Many atrocities have come to light over the last years. What is one more? There is always some bad news traveling at light speed towards us these days. And telling myself this allows me to go on doing whatever it is that I do on any ordinary, sunny, sub-zero day here in Anchorage, Alaska. Things like driving up into the hills to get a wider view of my particular corner of the world, a view that makes my own personal sorrows seem small and womanish and of no real consequence when standing in a landscape that I know will endure long past the time I am gone down again to dust and ash. Things like getting a free turkey at the Fred Meyer for buying $100.00 of groceries this week. Things like going to teach a class of young writers tonight. Things like facing down my body’s slow and certain decay and the mind’s growing grief that I will have to leave all this too soon, too soon. Even about that, I have a tale to tell: I’ve had a fabulously-rich life, not a moment of it was waste, and I’d choose it all over again even knowing what I’d come to in the end. Every word of that tale is true. What was it Horace wrote and Dryden translated: “What has been, has been / and I have had my hour.”
I have had my hour.
But what is their hour like, any one of those doctors and nurses, lawyers and students whose countrymen come upon them now daily or nightly, in stealth, who abduct them, who bind their hands and feet and then systematically torture and kill them? At 7:40 a.m. Alaska Standard Time, I hear of their last hour. Another thirty bodies have been found. Thirty. More than the students in my class. Double almost. Three times more people than those who waited with me in line this morning at Starbuck’s. Twice as many as the elementary school children who waited raucously at the corner this morning for the school bus.
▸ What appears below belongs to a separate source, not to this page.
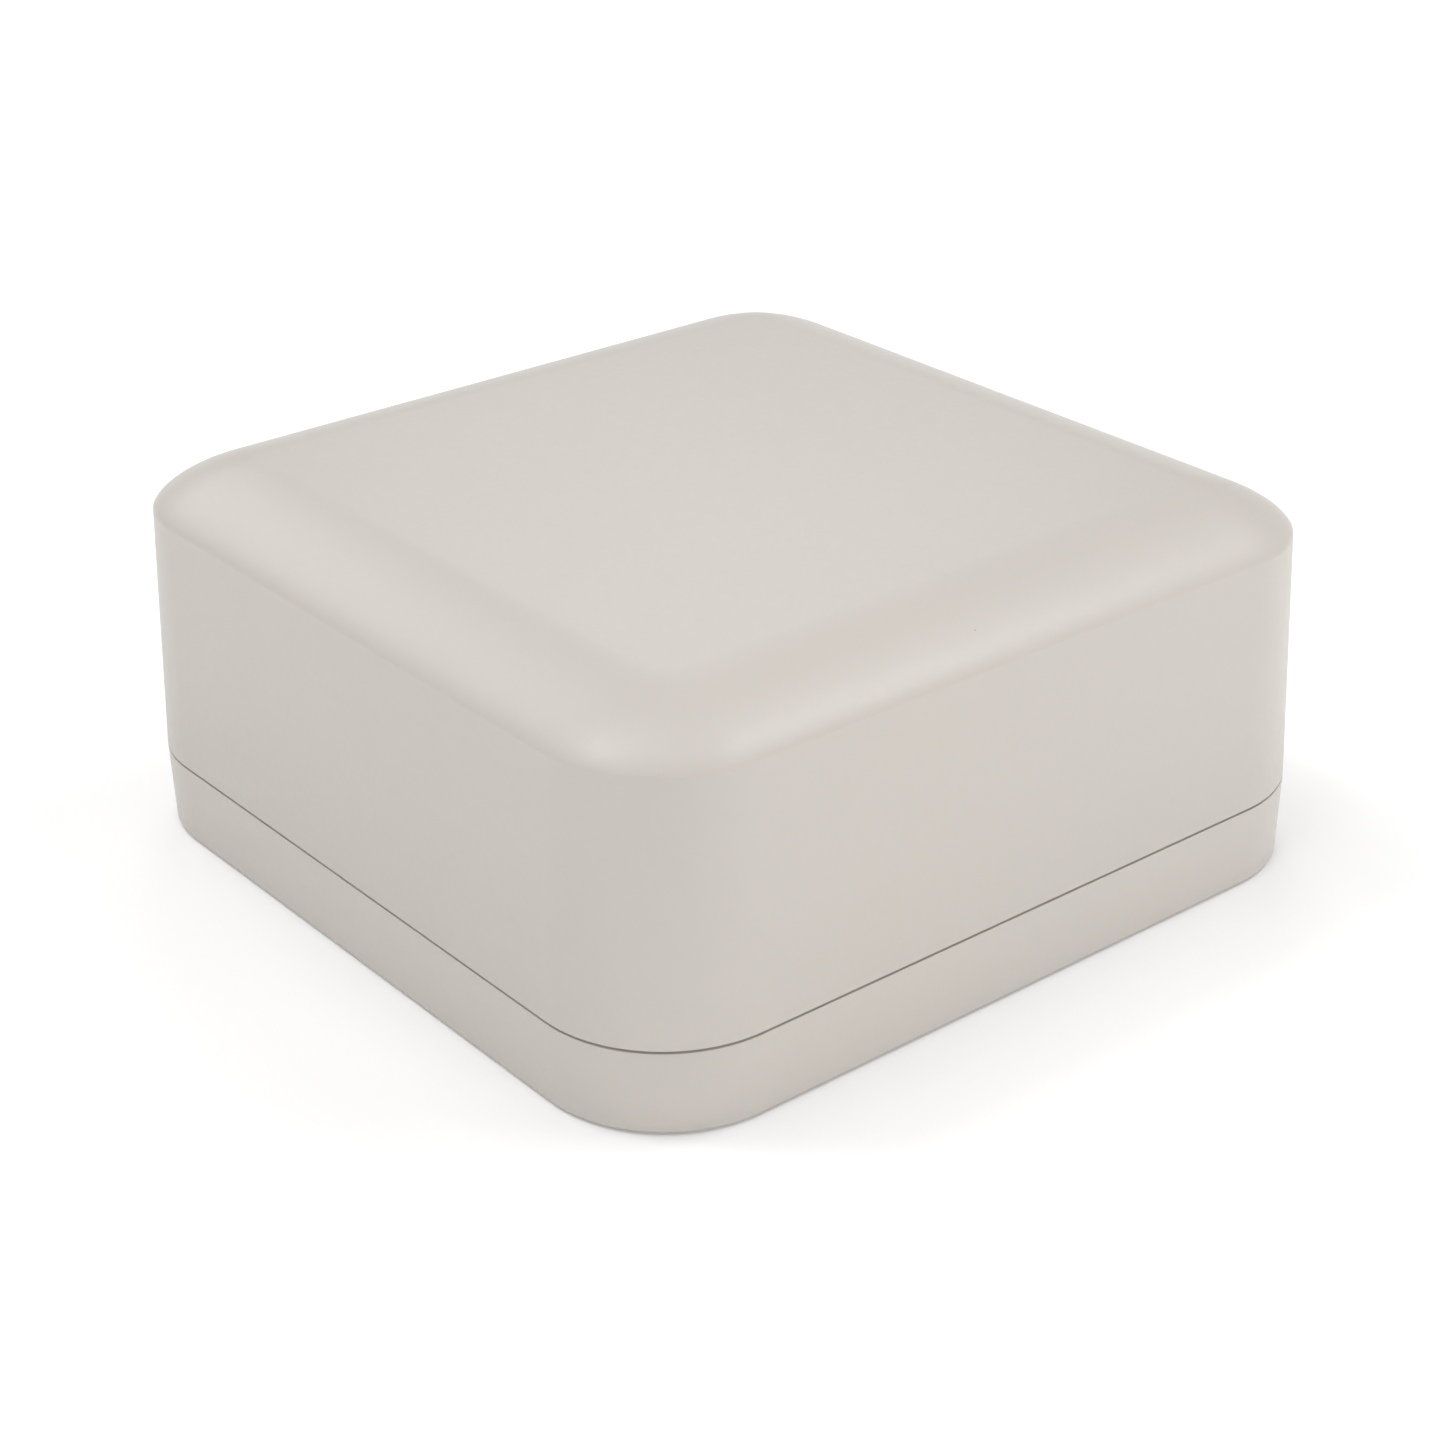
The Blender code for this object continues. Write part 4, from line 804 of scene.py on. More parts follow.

Thirty. Gone now, just like that. And by “just like that,” I mean exactly like that: the reporter said that the instrument of torture was an ordinary household electric drill. How does the mind steel itself against that? What story can I tell myself this morning that will allow me to go on believing in the inherent goodness of mankind, or the mercy of God? What shall I say to myself that might allow me to go on today, or tomorrow, or the next, quietly sewing a collar-button on my husband’s dress shirt as if it mattered, or to stand idly drinking my coffee at the sunny window, or taking up my pencil to write?
Maybe because I am a writer, I force myself to imagine, somewhere behind my eyes, the whole scene of it. I try to fathom it, the picture of it, that kind of torture. I can imagine the burnt-out house, somewhere in the Middle East. I can almost see the faces of those who are being brought, bound, to their torturer and executioner. I can even imagine the face of that one - or ones: a human face. A face that resembles, in many ways, a kindly uncle or neighbor, a face not unlike my own. But every time I get to the whirring drill bit – to the hands of the man who holds it to the kneecaps or the soft temple of another person, every time I get to the fact of the waiting flesh and bone at the other end of the spinning bit – I recoil. My mind cannot enter it. My imagination refuses the assignment. The stage goes dark.
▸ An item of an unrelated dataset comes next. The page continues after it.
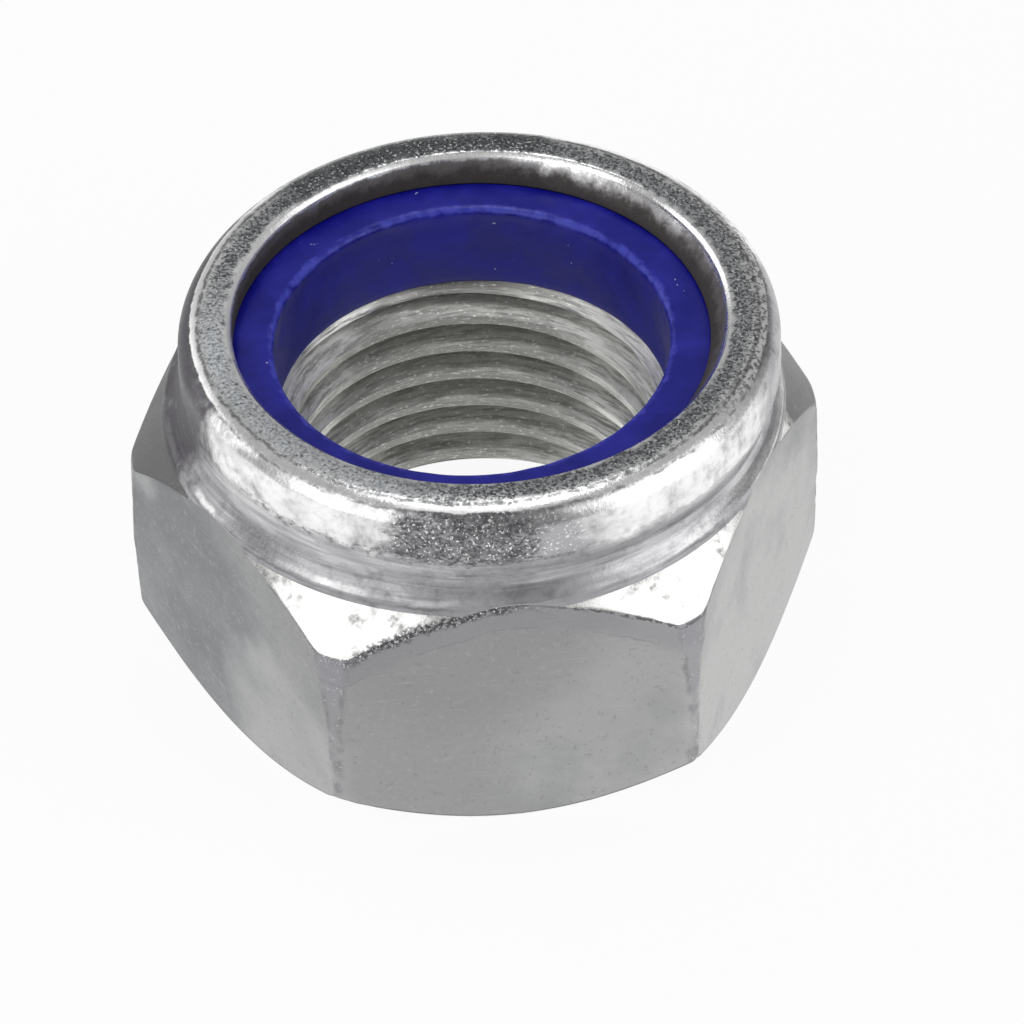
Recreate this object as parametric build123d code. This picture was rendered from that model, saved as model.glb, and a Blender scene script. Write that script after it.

Yet, for all my failure to imagine it, it happens. Those thirty bodies are testimony to it: a grisly “body of evidence” which would stand in any court in this country and make of those dyings a crime against humanity.
What shall we call it, this act of torture-unto-death? How many bodies must be unearthed before we put some name to it? Thirty? Thirty, plus the one whose hand holds the drill? Thirty, plus the one who holds the drill, plus the one who turns, briefly, away?
This too is part of my hour here on earth, isn’t it?
Maybe I was right earlier, when I said that what I felt this morning was “heart pain.” Maybe it isn’t high cholesterol or high blood pressure or AIDS or smallpox or depression that is going to do us all in. Maybe acne and wrinkles and PMS and menopause and erectile dysfunction aren’t what is making us feel so bad. Maybe the Doomsday we’ve been so certain will come is already upon us. Maybe the Four Horsemen of the Apocalypse have ridden through town and we slept through the thundering hooves.
Or maybe all those old doomsday stories got it wrong. Maybe the only thing we can tell ourselves anymore is that we are making, or have made already, a world in which we can no longer live and remain fully human and humane. Maybe the mind cannot find a suitable place to lay something like this in among the other memories and dreams without it affecting those, disturbing the order of the mind. Maybe something like this doesn't yet have resonance in either the brain's center for language or for sight. Maybe things like this are stored elsewhere in our bodies: somewhere far from where we might be forced to confront them: in the extremities, perhaps; at least the name seems appropriate. Or maybe there is no safe way for us to know, just know, and that's why we look away, why we resume – or try to – the daily, mundane rituals of our lives, to stay busy, to move fast, move past. Or maybe it's just that our hearts cannot bear the news from anywhere anymore.